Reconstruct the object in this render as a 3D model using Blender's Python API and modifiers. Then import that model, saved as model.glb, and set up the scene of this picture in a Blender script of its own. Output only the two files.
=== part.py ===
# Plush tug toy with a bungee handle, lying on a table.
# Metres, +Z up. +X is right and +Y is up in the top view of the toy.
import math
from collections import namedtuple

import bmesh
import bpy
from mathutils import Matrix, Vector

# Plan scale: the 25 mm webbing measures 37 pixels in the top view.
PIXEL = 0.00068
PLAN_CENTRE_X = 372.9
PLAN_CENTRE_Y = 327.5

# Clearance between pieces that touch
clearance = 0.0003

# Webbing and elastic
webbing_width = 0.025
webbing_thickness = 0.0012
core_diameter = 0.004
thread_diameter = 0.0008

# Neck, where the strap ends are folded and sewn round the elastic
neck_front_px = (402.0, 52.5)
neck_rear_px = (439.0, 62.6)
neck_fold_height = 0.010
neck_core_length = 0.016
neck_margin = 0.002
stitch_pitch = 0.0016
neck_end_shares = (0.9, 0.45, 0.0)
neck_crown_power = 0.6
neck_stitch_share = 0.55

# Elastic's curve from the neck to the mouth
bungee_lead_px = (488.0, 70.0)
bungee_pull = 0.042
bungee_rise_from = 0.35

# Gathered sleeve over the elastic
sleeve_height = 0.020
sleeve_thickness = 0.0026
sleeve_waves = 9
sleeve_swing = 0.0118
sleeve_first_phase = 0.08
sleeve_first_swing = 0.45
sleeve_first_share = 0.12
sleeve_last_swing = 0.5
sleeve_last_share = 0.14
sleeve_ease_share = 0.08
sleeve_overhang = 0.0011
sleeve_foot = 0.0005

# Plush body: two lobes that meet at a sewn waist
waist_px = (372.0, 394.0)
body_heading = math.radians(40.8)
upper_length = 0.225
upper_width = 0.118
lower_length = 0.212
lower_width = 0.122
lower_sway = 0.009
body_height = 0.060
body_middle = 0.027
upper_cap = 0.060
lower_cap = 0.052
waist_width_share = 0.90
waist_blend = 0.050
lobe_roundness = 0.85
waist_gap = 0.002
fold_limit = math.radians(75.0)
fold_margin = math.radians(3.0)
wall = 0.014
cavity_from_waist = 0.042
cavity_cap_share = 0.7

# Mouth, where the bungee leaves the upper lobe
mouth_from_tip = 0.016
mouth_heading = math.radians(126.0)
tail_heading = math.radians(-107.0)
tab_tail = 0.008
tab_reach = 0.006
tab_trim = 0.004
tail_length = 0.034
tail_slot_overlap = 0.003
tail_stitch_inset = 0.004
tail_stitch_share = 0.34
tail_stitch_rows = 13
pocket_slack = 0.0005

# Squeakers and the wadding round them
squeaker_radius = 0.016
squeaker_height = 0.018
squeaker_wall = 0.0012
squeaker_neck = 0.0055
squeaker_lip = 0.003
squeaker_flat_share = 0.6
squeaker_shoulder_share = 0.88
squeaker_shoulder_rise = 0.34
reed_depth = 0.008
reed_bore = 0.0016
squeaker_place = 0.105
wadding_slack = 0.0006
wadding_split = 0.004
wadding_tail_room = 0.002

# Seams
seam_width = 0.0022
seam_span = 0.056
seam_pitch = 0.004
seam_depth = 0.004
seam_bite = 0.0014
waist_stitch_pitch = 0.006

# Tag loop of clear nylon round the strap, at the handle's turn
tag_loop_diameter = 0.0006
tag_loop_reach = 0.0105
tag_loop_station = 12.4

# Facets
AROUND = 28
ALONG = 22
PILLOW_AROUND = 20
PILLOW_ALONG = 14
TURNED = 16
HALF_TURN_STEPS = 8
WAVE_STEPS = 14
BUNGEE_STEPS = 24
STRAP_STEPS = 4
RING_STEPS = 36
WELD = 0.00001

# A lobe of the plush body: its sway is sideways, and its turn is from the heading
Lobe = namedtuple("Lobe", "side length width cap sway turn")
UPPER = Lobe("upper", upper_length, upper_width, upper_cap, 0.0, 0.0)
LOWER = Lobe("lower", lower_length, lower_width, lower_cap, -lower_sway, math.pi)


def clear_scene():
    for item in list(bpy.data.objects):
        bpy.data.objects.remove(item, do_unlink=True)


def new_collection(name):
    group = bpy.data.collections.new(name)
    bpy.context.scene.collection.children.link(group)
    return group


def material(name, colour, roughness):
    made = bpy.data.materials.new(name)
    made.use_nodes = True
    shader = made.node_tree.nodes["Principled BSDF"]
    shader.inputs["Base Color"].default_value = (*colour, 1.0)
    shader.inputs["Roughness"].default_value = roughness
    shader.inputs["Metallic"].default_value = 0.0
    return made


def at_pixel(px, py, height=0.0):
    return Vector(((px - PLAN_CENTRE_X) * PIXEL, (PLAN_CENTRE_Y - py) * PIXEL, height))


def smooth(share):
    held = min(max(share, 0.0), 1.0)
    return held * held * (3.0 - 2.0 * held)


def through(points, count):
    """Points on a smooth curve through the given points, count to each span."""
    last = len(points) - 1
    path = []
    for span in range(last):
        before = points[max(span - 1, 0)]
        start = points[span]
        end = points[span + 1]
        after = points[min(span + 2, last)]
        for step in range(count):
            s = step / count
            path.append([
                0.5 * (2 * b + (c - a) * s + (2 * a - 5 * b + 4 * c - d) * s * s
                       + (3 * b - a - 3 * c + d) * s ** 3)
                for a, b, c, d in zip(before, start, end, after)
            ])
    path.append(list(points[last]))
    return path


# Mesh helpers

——

> Your objective
Quote verbatim the opening lines of the listing above, ending with the line where "bungee_rise_from = 0.35" appears; include both endpoints and nothing more.

> Exercise solution
Reconstruct the object in this render as a 3D model using Blender's Python API and modifiers. Then import that model, saved as model.glb, and set up the scene of this picture in a Blender script of its own. Output only the two files.
=== part.py ===
# Plush tug toy with a bungee handle, lying on a table.
# Metres, +Z up. +X is right and +Y is up in the top view of the toy.
import math
from collections import namedtuple

import bmesh
import bpy
from mathutils import Matrix, Vector

# Plan scale: the 25 mm webbing measures 37 pixels in the top view.
PIXEL = 0.00068
PLAN_CENTRE_X = 372.9
PLAN_CENTRE_Y = 327.5

# Clearance between pieces that touch
clearance = 0.0003

# Webbing and elastic
webbing_width = 0.025
webbing_thickness = 0.0012
core_diameter = 0.004
thread_diameter = 0.0008

# Neck, where the strap ends are folded and sewn round the elastic
neck_front_px = (402.0, 52.5)
neck_rear_px = (439.0, 62.6)
neck_fold_height = 0.010
neck_core_length = 0.016
neck_margin = 0.002
stitch_pitch = 0.0016
neck_end_shares = (0.9, 0.45, 0.0)
neck_crown_power = 0.6
neck_stitch_share = 0.55

# Elastic's curve from the neck to the mouth
bungee_lead_px = (488.0, 70.0)
bungee_pull = 0.042
bungee_rise_from = 0.35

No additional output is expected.